The software used by organizations can have a substantial effect on employees’ productivity. One of the dominant kinds of software in the workplace today is the spreadsheet, which has proven useful for performing numeric computations as well as for organizing, manipulating, and visualizing data. The authors present an analysis of the problems reported online by users of different spreadsheet editors, in order to guide the selection and enhancement of those editors. They’ve found that most requests for help were related to operations that the authors refer to as “foundational,” such as with configuring the editor and setting up real-world problems in the form of spreadsheets, rather than with using particular formulas or features. They have identified a number of key similarities and differences in questions about different spreadsheet editors and versions of Excel, ultimately leading to several challenging opportunities for future research.
Article Preview


Spreadsheets play an increasingly important role in the operations of companies and other organizations. Projections indicate that by 2012, over 50 million people in American workplaces will create spreadsheets or databases as part of their everyday work (Scaffidi, Shaw, & Myers, 2005). Worldwide, over 500 million people use spreadsheets (Microsoft, 2010). This popularity stems from spreadsheets’ usefulness for a broad range of tasks that include organizing, analyzing, exploring, and visualizing data (Nardi, 1993). In prior studies, we have also found that spreadsheets are becoming a crucial resource for storing and manipulating data that information workers retrieve from web sites (Scaffidi, Cypher, Elbaum, Koesnandar, & Myers, 2007).

With the rising importance of spreadsheets in the organizational context, it is vital to examine the problems reported when people use editors such as Microsoft Excel to create and modify spreadsheets.

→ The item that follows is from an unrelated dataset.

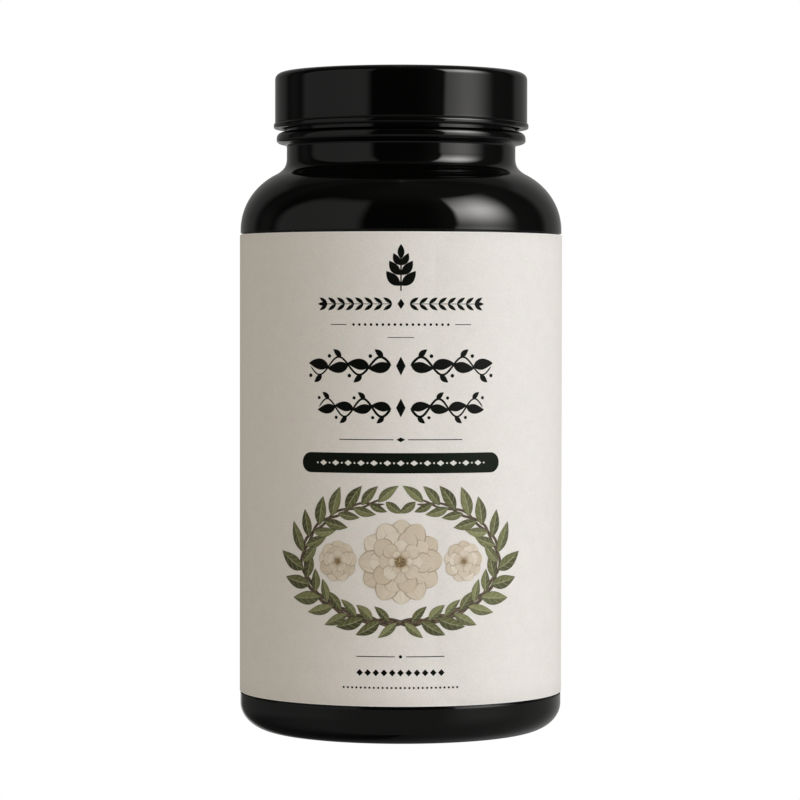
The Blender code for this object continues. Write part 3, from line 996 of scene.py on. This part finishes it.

One reason is that the acceptance and adoption of technology is strongly controlled by its perceived usefulness, as well as its perceived ease of use (Davis, 1989; Ma & Liu, 2004). Therefore, understanding the relative strengths and weaknesses of different spreadsheet editors is likely to be useful for guiding organizations as they select a tool for their use. In addition, identifying common questions can provide researchers with insights about where spreadsheet editors as a whole need improvements, in order to facilitate smoother and more productive adoption.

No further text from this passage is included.